> [WRITTEN EXERCISE]: Wherever the string "that" appears, copy the whole line.

--- START MATERIAL ---

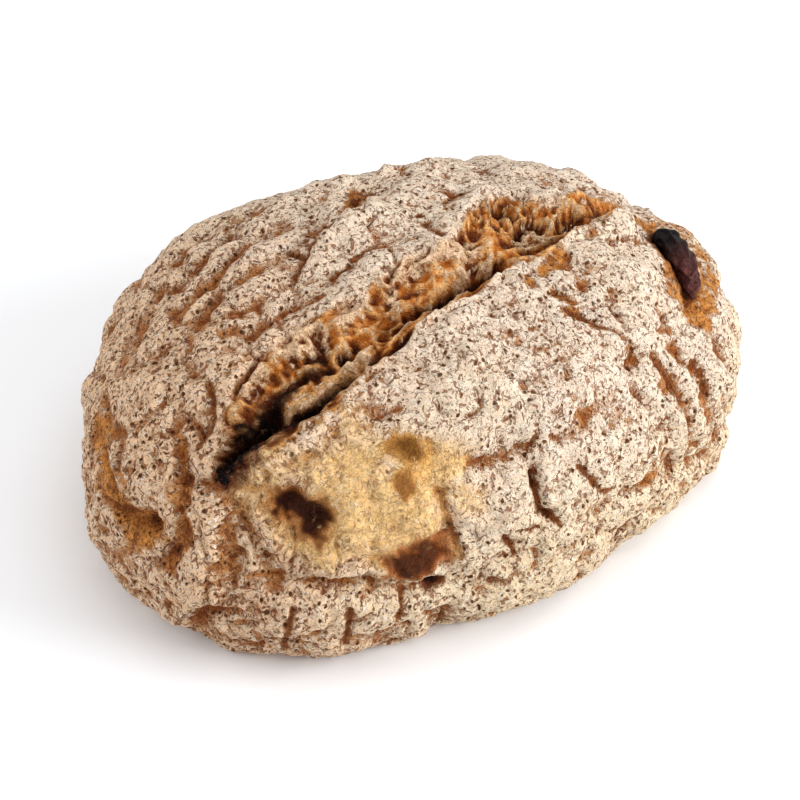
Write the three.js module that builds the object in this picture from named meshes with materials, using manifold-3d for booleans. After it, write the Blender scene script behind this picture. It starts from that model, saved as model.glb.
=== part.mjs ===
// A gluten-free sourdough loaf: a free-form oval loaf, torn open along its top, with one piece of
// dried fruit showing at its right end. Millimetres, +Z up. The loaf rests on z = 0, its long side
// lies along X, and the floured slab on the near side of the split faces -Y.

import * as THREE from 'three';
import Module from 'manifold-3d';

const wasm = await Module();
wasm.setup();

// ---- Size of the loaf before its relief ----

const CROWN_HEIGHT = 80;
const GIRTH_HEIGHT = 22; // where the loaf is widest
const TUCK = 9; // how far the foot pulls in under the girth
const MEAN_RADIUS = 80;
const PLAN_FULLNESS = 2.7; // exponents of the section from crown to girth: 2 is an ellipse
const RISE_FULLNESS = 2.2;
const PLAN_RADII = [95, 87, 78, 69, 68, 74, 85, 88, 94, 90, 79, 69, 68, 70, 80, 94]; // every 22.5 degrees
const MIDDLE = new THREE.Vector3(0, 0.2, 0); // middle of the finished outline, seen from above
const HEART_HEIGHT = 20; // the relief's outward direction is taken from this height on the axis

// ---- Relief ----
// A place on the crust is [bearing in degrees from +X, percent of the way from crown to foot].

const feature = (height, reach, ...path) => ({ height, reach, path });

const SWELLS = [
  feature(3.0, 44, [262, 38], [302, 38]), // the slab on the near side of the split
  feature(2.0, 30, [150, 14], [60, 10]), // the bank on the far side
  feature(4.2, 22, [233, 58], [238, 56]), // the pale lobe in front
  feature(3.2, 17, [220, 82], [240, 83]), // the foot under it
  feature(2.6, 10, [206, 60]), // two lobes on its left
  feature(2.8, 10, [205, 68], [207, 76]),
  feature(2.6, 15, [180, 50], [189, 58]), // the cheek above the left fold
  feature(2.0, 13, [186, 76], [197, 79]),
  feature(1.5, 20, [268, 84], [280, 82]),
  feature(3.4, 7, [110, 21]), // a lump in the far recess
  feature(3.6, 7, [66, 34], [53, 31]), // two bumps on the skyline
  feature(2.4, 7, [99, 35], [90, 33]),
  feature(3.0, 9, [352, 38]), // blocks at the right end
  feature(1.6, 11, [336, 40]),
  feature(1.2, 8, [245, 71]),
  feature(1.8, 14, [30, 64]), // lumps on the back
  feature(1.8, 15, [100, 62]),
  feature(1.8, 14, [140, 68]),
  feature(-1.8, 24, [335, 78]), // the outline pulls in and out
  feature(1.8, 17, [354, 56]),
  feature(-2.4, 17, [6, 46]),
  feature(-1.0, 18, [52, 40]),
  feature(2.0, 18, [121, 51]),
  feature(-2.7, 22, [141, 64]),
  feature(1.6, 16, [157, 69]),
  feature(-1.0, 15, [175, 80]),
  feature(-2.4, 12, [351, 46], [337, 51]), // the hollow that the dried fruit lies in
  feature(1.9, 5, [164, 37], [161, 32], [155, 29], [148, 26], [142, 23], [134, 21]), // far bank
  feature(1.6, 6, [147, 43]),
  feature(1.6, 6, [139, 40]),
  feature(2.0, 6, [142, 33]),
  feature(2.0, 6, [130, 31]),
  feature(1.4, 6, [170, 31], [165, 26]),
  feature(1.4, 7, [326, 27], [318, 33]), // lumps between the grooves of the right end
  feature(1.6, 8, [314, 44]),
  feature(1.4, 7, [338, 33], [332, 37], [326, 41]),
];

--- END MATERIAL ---

> [EXERCISE ANSWER]:
Write the three.js module that builds the object in this picture from named meshes with materials, using manifold-3d for booleans. After it, write the Blender scene script behind this picture. It starts from that model, saved as model.glb.
  feature(-2.4, 12, [351, 46], [337, 51]), // the hollow that the dried fruit lies in